Copy verbatim the block of lines in the entries below whose first line contains "for name, outline" and whose last line contains "if empty is". Leave out all other lines.

* START *

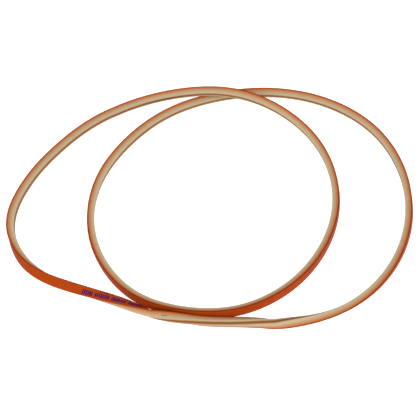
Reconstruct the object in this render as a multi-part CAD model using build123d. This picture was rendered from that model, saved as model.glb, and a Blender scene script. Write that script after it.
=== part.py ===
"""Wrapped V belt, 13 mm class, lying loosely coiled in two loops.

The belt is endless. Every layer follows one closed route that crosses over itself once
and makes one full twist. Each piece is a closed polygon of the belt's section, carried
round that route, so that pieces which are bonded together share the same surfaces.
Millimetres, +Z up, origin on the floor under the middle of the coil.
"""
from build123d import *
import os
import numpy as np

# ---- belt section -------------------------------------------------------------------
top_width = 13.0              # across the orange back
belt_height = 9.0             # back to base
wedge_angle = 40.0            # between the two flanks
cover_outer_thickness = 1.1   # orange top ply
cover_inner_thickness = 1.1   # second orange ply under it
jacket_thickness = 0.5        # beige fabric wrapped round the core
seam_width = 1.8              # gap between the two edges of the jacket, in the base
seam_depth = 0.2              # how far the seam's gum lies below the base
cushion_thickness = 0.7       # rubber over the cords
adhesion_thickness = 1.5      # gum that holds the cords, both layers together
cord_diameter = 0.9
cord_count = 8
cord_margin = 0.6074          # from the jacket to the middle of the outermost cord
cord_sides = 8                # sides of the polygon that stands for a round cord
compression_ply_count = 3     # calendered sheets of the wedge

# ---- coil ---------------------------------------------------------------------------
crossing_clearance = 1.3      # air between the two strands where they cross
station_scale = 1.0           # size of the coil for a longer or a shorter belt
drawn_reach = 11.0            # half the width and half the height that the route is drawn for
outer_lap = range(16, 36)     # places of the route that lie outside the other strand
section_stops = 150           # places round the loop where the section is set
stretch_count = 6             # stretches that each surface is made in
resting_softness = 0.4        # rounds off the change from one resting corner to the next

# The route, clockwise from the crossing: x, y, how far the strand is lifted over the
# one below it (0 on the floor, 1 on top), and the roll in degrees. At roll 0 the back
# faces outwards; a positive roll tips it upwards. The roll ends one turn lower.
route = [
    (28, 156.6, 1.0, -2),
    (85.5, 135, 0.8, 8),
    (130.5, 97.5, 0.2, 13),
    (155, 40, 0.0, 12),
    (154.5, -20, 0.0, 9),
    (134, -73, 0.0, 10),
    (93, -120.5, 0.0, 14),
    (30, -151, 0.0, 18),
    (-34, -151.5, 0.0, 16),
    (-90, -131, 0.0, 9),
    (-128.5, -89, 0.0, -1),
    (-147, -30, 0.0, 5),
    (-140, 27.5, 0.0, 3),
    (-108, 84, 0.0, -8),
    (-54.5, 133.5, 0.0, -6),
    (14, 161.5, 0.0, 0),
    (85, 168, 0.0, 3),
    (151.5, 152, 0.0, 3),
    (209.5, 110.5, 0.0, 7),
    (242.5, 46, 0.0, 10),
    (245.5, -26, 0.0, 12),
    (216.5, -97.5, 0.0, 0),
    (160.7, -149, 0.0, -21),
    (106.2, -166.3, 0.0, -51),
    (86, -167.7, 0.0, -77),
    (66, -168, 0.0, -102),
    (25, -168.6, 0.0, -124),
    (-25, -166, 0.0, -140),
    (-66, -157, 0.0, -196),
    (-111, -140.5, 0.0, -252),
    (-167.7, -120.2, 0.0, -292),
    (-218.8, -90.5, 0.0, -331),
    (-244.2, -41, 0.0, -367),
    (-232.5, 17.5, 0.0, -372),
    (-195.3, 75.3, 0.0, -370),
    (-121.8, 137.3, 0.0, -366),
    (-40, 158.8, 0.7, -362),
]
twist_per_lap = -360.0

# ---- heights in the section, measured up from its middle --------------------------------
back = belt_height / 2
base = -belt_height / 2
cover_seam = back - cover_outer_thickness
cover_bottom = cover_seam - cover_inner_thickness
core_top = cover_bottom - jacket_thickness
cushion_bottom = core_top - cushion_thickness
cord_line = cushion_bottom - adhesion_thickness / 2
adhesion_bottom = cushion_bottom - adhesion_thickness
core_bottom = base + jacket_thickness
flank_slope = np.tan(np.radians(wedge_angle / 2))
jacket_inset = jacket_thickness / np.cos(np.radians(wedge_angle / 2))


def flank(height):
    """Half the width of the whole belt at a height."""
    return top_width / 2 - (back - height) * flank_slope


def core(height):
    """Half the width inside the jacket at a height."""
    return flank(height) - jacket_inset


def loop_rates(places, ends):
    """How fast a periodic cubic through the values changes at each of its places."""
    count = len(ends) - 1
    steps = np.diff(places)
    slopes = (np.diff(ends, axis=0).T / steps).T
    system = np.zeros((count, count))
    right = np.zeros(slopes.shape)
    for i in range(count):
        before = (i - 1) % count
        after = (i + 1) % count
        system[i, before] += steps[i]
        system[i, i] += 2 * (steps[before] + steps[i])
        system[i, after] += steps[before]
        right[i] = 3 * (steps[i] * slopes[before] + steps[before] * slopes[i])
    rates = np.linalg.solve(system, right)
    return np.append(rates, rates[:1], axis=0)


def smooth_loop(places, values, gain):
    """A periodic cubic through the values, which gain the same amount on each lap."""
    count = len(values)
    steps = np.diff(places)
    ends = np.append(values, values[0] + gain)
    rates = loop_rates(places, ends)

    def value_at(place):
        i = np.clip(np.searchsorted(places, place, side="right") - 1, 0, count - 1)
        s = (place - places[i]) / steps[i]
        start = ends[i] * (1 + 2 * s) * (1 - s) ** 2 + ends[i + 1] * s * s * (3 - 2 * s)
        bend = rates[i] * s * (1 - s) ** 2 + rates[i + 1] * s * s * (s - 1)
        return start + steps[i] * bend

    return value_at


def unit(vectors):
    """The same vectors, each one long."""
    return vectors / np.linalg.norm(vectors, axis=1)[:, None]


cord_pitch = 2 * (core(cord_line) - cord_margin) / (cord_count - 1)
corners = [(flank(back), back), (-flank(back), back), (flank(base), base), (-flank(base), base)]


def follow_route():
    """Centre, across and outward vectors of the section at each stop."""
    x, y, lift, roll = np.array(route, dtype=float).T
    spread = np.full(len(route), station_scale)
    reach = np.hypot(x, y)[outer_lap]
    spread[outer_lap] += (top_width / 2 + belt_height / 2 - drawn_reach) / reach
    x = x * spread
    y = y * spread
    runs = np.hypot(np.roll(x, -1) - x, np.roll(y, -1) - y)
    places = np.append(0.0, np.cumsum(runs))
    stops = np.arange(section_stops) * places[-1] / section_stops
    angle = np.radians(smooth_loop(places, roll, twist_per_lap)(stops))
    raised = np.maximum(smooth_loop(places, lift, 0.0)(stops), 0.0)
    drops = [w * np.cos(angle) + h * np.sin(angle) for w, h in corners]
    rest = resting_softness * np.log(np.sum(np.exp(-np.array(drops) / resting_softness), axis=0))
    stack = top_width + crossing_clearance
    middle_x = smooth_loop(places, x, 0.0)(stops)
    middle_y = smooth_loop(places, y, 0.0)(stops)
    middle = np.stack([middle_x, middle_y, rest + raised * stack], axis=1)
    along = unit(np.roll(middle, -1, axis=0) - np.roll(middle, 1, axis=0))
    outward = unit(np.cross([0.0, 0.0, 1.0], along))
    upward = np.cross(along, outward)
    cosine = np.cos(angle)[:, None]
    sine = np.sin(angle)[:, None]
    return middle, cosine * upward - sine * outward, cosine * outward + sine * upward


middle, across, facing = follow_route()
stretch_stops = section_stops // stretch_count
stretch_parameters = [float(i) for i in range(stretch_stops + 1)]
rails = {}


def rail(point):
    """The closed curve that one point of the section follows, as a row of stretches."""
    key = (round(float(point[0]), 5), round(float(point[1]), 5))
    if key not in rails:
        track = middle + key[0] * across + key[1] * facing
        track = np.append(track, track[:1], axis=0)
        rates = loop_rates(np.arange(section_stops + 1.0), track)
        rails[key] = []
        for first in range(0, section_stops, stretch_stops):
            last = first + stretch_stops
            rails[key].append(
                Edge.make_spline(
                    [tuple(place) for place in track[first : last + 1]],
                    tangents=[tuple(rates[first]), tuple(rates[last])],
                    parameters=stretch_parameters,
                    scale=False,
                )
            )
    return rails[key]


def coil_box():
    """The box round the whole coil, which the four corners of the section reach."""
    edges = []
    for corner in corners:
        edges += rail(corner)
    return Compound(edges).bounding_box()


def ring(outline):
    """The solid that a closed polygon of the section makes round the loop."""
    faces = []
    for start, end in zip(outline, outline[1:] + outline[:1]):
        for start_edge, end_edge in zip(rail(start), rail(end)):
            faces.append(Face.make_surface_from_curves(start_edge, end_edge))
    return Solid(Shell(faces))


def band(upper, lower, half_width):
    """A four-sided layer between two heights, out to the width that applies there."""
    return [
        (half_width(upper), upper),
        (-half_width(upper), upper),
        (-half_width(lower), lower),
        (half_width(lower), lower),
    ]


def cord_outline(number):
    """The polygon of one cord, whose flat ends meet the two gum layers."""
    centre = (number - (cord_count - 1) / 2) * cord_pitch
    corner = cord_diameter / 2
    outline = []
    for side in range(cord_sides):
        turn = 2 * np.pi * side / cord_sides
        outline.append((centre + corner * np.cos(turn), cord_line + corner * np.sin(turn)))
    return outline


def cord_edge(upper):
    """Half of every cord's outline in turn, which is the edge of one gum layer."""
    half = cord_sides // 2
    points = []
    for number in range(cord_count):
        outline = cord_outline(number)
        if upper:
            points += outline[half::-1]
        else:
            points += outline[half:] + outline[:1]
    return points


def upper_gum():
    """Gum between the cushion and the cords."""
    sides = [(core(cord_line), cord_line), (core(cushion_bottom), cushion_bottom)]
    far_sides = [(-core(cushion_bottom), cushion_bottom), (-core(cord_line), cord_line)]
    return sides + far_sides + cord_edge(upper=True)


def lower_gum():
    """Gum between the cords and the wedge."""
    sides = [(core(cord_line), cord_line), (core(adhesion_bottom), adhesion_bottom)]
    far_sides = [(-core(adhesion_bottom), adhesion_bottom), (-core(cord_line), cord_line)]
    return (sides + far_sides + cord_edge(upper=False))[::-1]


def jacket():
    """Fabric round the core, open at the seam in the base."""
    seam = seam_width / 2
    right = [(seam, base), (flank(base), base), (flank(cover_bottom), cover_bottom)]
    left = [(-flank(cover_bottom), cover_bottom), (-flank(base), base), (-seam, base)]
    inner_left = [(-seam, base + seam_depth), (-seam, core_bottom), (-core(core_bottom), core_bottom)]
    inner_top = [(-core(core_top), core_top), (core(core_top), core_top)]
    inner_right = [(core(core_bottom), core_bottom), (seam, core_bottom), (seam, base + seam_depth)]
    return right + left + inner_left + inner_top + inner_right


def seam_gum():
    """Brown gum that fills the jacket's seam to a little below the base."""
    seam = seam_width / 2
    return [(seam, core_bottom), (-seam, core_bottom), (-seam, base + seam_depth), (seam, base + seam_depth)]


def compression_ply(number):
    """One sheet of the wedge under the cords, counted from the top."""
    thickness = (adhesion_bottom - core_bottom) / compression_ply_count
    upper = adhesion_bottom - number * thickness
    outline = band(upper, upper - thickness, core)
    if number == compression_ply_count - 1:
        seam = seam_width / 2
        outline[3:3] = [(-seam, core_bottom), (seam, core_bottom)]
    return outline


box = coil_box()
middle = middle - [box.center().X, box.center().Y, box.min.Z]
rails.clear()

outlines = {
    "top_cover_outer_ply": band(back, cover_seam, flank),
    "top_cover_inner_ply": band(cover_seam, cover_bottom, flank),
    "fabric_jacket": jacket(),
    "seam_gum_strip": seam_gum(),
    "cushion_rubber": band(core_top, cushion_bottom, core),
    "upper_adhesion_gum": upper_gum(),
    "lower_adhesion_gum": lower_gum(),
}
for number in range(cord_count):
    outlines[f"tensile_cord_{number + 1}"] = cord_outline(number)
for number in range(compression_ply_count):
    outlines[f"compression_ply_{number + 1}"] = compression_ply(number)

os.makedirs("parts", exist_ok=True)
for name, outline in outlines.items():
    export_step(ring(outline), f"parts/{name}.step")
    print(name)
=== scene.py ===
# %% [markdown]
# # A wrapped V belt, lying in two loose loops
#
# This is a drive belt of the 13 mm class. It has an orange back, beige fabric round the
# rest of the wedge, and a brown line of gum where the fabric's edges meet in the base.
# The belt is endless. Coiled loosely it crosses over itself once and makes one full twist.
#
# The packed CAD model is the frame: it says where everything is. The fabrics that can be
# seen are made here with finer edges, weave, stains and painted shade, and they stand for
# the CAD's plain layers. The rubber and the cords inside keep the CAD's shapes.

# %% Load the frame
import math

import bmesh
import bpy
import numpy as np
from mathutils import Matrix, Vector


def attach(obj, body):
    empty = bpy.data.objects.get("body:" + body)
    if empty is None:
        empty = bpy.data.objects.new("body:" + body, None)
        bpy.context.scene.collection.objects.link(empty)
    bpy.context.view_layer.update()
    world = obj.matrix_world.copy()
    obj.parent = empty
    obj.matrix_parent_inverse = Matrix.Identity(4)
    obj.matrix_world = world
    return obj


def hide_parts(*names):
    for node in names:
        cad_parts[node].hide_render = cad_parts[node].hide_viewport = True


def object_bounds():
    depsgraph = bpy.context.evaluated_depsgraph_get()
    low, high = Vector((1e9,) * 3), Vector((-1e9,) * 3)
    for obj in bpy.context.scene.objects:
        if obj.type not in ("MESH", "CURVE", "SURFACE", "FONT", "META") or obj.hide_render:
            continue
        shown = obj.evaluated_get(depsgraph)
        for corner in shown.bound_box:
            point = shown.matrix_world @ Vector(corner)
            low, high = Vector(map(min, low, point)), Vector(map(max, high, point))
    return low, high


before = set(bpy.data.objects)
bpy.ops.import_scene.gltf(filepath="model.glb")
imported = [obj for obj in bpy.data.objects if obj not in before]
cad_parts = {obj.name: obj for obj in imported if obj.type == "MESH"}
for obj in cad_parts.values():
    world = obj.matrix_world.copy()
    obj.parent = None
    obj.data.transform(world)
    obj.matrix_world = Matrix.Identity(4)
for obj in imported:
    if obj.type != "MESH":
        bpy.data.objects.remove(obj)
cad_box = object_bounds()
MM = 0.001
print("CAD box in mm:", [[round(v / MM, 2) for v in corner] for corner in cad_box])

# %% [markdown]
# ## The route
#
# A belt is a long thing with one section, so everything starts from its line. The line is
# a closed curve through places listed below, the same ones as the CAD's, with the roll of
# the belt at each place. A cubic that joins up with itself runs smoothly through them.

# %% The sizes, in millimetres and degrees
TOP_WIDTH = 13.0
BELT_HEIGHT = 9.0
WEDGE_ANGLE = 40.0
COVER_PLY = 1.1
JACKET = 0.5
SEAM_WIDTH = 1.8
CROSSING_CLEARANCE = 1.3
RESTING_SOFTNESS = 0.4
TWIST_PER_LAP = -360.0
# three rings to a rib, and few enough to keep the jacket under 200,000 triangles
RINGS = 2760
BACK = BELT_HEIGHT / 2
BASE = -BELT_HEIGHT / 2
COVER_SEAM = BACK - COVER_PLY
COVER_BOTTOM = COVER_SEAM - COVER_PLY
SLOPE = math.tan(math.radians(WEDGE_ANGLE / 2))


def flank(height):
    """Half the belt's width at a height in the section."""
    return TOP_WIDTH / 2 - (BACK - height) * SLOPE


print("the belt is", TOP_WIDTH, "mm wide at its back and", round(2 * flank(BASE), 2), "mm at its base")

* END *
* START *

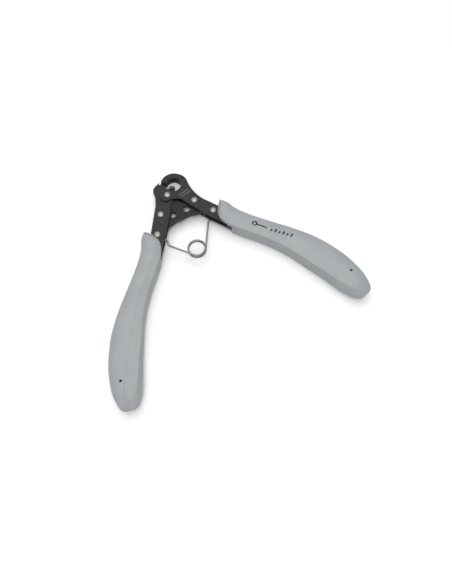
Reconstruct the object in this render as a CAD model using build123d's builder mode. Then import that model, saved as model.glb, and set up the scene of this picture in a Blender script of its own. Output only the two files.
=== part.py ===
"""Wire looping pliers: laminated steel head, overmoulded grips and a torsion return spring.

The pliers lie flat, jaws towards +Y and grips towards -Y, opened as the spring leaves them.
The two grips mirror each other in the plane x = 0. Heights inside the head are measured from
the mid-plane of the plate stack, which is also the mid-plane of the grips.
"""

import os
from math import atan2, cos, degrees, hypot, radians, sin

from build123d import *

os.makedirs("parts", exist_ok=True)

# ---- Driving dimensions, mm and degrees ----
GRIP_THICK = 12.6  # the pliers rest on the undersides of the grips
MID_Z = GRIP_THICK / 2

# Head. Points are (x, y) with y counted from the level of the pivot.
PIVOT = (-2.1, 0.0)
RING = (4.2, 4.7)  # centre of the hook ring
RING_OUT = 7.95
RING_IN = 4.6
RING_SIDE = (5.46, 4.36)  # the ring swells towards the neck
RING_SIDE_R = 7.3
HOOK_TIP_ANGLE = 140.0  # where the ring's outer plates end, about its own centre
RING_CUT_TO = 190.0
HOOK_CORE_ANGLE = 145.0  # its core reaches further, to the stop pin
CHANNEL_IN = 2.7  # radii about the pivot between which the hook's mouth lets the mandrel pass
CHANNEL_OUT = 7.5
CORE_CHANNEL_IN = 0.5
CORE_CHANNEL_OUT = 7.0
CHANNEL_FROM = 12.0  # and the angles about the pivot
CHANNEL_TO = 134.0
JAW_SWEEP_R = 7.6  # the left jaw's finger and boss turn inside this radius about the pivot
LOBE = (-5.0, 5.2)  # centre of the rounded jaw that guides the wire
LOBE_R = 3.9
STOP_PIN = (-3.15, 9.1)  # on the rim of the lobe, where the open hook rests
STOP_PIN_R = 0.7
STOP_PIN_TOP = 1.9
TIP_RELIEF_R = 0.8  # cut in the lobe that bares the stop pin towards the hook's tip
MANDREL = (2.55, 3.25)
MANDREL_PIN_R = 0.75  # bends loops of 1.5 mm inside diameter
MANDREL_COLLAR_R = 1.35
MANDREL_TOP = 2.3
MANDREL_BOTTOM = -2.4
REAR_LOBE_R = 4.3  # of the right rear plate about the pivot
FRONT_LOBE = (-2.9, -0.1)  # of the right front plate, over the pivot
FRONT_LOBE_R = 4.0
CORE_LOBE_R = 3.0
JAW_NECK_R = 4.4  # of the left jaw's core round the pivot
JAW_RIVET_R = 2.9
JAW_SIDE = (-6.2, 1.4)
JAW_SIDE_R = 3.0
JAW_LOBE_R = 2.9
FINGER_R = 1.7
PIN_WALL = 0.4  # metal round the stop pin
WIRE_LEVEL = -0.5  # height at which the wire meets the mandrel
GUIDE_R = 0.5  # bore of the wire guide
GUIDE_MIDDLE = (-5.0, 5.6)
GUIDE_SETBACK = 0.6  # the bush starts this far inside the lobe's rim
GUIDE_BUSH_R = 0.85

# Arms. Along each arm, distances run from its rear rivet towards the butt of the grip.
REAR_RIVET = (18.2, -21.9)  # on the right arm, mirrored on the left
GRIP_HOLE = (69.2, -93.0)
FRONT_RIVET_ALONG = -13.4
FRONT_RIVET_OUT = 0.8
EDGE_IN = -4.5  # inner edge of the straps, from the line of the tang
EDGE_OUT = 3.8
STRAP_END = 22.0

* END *
* START *

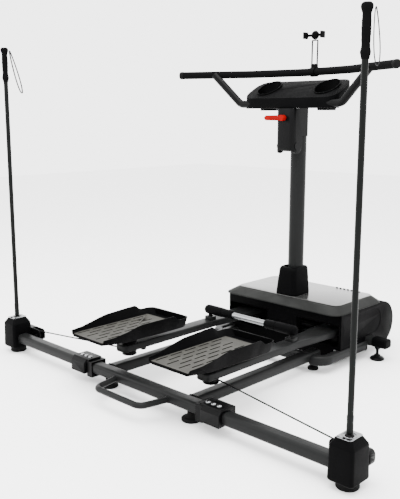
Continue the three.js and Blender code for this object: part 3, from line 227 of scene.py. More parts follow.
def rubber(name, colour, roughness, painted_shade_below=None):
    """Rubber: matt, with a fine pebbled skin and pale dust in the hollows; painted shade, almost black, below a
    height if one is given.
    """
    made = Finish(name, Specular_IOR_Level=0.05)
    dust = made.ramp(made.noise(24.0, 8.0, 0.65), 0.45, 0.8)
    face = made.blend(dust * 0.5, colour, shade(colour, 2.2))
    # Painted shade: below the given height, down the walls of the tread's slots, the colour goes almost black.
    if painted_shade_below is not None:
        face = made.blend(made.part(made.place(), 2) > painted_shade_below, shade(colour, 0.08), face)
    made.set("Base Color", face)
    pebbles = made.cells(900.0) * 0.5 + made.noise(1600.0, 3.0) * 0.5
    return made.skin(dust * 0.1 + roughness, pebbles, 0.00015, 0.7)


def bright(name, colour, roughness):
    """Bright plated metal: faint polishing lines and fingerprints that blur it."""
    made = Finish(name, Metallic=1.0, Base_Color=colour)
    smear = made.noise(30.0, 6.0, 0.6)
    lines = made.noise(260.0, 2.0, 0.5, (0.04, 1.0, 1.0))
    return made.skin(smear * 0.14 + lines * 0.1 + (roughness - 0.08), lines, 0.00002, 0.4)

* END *

**RESPONSE**
for name, outline in outlines.items():
    export_step(ring(outline), f"parts/{name}.step")
    print(name)
=== scene.py ===
# %% [markdown]
# # A wrapped V belt, lying in two loose loops
#
# This is a drive belt of the 13 mm class. It has an orange back, beige fabric round the
# rest of the wedge, and a brown line of gum where the fabric's edges meet in the base.
# The belt is endless. Coiled loosely it crosses over itself once and makes one full twist.
#
# The packed CAD model is the frame: it says where everything is. The fabrics that can be
# seen are made here with finer edges, weave, stains and painted shade, and they stand for
# the CAD's plain layers. The rubber and the cords inside keep the CAD's shapes.

# %% Load the frame
import math

import bmesh
import bpy
import numpy as np
from mathutils import Matrix, Vector


def attach(obj, body):
    empty = bpy.data.objects.get("body:" + body)
    if empty is None:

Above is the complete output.